Li Heping was released from Zhejiang Shiliping on June 11, 2003. He says: "I want people to think carefully this year before buying Christmas presents with Made in China labels," he says.
The modern powerhouse
China is the world's third largest trading power behind the US and Germany.
In 2004, China accounted for 6% of the world's exports and 10% of global economic growth.
Each month China builds a city the size of Manchester to keep up with economic growth.
There are 377 million mobile phones in China making it the world's largest market.
In 2004, five million cars were sold in China, making it the third largest market in the world after the US and Japan.
China's road network is now the the third longest in the world and 44% of it was built in the past 15 years.

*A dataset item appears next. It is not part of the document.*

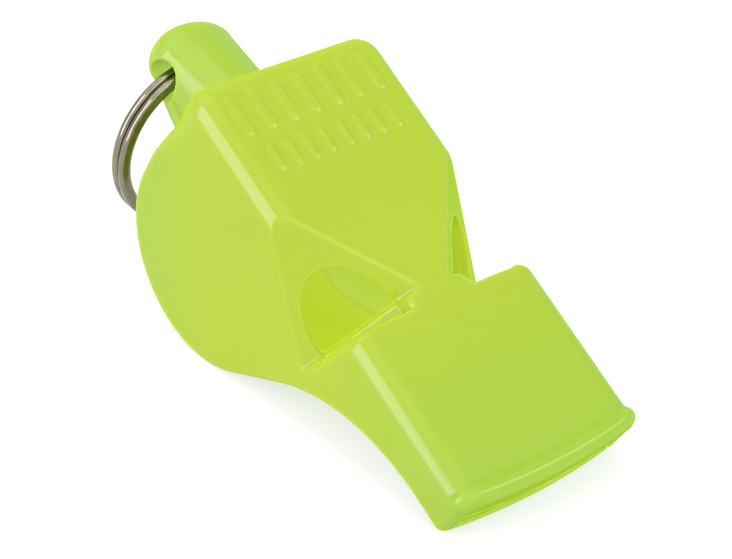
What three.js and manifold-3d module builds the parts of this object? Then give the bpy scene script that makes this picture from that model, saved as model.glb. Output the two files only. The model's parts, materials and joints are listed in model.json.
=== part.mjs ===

There are 100 million internet users.
Sources: Organisation for Economic Co-Operation and Development. World Trade Organisation. China's National Bureau of Statistics. World Bank.
The history of repression
In 2004, 3400 people were executed in China, accounting for 90% of the world's total.
Amnesty International has expressed concern over the sale of organs from executed prisoners.
Six to eight million people are thought to be detained in laogai.
Human rights organisations claim the Falon Gong, journalists, labour activists, pro-democracy supporters, ethnic minorities, Catholics, Protestants, Tibetans and the Muslim Uighur minority in the region of Xinjiang are targeted.
Disappearances and torture of Dalai Lama supporters are common.
Hu Jintao ruled as Communist Party secretary with a rod of iron from 1988 to 1992 when hundreds of Tibetans were killed.